- [YOUR TASK]
Quote only the lines from the top of the listing below down to and including the line with "tree under construction.".

==================================================

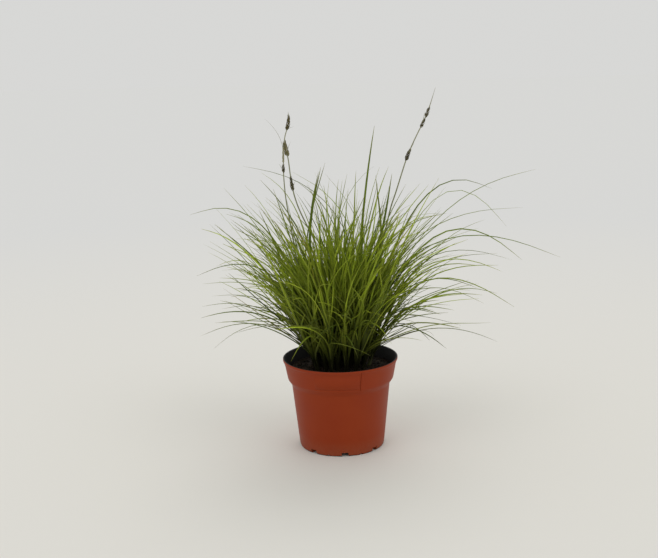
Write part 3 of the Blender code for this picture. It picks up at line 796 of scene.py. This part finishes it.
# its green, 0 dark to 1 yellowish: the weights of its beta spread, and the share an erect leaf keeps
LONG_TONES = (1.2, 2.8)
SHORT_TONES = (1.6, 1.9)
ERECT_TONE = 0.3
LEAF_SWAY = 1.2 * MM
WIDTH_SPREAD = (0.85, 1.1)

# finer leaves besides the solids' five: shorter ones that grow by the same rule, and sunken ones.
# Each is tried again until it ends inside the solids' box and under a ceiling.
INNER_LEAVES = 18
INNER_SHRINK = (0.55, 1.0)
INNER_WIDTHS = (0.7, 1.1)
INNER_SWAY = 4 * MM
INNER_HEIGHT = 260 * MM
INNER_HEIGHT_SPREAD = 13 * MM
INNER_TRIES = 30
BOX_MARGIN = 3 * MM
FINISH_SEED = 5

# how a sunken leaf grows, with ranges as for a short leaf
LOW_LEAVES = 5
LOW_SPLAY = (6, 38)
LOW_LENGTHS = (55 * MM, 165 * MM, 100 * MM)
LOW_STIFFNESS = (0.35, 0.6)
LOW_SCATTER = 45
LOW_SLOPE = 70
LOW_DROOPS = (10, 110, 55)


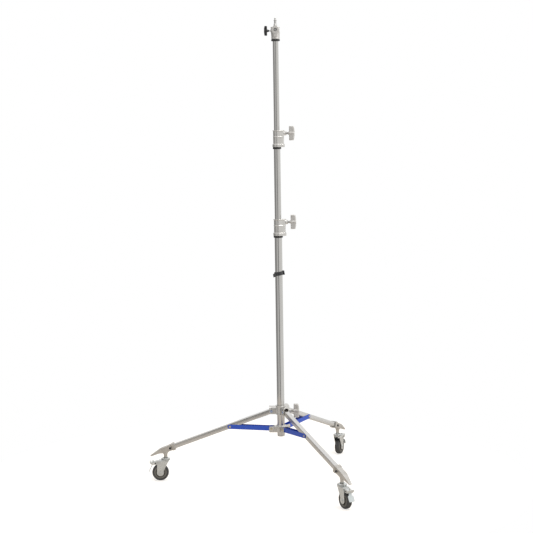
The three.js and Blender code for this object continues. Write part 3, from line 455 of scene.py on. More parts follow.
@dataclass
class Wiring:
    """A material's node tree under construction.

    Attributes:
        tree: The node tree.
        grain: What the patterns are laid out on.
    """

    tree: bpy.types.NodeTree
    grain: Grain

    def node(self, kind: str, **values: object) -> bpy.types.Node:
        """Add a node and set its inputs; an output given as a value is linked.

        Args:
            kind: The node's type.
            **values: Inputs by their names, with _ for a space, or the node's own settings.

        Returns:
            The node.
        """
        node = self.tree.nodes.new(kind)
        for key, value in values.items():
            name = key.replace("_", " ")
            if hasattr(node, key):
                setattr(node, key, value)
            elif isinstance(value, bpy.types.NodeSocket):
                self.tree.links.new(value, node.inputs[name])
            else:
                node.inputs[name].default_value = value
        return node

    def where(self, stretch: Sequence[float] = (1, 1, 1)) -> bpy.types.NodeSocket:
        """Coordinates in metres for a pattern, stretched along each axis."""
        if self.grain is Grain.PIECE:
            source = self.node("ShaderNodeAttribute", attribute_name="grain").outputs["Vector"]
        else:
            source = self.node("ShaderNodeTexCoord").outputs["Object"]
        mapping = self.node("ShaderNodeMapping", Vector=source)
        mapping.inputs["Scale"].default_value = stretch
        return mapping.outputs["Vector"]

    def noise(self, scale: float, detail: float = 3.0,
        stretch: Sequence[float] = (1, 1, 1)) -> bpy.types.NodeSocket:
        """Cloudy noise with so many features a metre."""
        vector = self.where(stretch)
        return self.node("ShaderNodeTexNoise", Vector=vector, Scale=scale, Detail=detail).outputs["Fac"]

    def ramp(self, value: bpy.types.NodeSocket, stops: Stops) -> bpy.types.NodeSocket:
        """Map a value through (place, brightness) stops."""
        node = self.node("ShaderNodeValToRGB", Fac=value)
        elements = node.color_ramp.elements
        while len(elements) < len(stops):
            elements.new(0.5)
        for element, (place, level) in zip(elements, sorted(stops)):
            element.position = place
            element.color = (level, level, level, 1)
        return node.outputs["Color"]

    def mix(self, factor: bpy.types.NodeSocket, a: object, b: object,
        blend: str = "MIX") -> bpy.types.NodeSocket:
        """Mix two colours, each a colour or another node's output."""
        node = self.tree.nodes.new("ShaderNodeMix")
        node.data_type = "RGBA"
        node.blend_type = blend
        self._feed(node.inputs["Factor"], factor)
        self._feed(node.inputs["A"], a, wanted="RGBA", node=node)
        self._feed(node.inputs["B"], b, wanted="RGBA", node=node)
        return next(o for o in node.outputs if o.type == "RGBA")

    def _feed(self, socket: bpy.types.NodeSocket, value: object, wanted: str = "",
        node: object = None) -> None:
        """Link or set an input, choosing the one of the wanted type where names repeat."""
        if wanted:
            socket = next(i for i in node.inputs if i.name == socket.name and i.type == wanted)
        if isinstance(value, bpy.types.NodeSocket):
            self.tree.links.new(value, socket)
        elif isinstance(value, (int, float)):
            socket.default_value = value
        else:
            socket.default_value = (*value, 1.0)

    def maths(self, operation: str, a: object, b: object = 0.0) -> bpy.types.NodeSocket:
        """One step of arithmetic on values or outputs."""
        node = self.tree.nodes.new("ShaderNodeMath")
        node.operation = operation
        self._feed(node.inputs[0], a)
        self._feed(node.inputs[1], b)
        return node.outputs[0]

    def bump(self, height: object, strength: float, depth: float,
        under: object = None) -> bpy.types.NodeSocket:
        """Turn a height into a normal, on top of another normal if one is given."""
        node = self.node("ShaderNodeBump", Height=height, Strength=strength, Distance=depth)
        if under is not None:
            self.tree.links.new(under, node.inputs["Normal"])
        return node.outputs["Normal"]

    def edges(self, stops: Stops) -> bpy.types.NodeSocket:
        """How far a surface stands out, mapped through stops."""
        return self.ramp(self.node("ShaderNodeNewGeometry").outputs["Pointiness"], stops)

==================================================

- [REPLY]
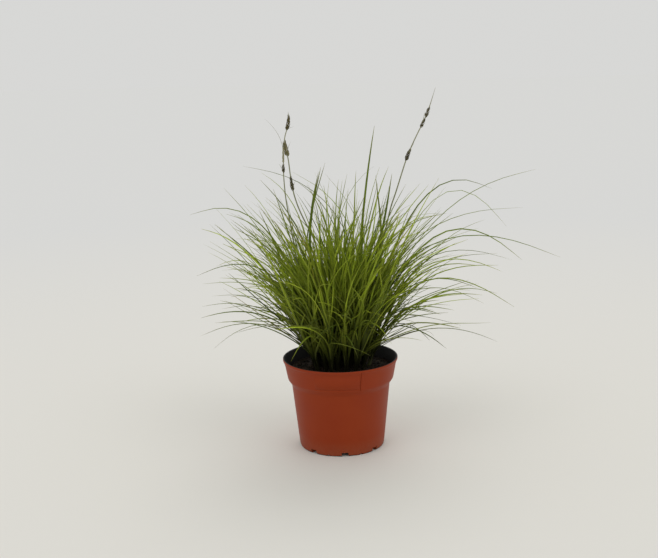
Write part 3 of the Blender code for this picture. It picks up at line 796 of scene.py. This part finishes it.
# its green, 0 dark to 1 yellowish: the weights of its beta spread, and the share an erect leaf keeps
LONG_TONES = (1.2, 2.8)
SHORT_TONES = (1.6, 1.9)
ERECT_TONE = 0.3
LEAF_SWAY = 1.2 * MM
WIDTH_SPREAD = (0.85, 1.1)

# finer leaves besides the solids' five: shorter ones that grow by the same rule, and sunken ones.
# Each is tried again until it ends inside the solids' box and under a ceiling.
INNER_LEAVES = 18
INNER_SHRINK = (0.55, 1.0)
INNER_WIDTHS = (0.7, 1.1)
INNER_SWAY = 4 * MM
INNER_HEIGHT = 260 * MM
INNER_HEIGHT_SPREAD = 13 * MM
INNER_TRIES = 30
BOX_MARGIN = 3 * MM
FINISH_SEED = 5

# how a sunken leaf grows, with ranges as for a short leaf
LOW_LEAVES = 5
LOW_SPLAY = (6, 38)
LOW_LENGTHS = (55 * MM, 165 * MM, 100 * MM)
LOW_STIFFNESS = (0.35, 0.6)
LOW_SCATTER = 45
LOW_SLOPE = 70
LOW_DROOPS = (10, 110, 55)


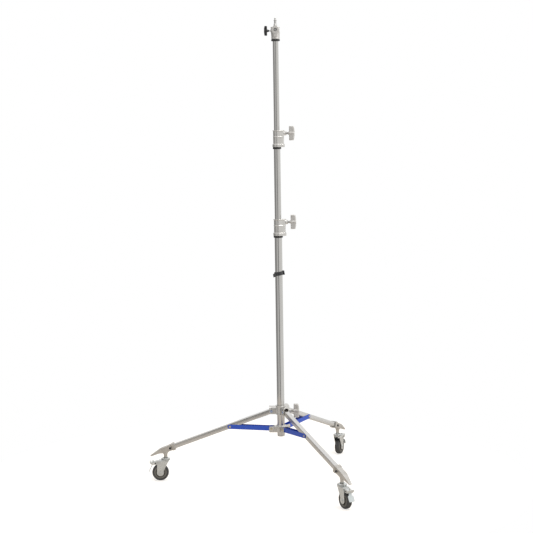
The three.js and Blender code for this object continues. Write part 3, from line 455 of scene.py on. More parts follow.
@dataclass
class Wiring:
    """A material's node tree under construction.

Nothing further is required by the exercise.